• Source data
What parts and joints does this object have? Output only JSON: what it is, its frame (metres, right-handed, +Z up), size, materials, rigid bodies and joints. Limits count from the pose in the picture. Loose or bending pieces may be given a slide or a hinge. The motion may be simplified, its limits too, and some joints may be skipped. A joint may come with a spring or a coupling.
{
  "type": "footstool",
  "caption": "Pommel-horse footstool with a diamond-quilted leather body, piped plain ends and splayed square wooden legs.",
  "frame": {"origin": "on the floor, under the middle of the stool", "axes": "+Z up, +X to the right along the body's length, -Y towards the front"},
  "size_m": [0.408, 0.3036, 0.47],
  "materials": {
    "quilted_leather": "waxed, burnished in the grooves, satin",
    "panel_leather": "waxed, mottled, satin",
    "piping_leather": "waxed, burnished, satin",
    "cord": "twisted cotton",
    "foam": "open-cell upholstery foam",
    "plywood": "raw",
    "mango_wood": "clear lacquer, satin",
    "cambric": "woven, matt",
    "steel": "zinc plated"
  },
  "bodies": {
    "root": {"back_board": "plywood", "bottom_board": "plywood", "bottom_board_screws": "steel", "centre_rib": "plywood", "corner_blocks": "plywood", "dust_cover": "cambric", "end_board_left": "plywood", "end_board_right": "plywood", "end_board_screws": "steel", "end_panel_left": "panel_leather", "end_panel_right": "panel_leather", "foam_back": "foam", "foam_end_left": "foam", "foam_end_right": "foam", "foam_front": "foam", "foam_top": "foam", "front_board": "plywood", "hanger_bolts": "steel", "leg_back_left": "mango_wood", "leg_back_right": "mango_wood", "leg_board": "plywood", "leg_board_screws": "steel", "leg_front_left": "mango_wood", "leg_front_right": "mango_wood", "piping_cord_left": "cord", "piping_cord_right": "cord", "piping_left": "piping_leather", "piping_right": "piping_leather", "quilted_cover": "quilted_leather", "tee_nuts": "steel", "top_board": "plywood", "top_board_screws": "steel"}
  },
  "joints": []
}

• Task instructions
Which lines include "joints"? Copy each of them out.

• Result
What parts and joints does this object have? Output only JSON: what it is, its frame (metres, right-handed, +Z up), size, materials, rigid bodies and joints. Limits count from the pose in the picture. Loose or bending pieces may be given a slide or a hinge. The motion may be simplified, its limits too, and some joints may be skipped. A joint may come with a spring or a coupling.
  "joints": []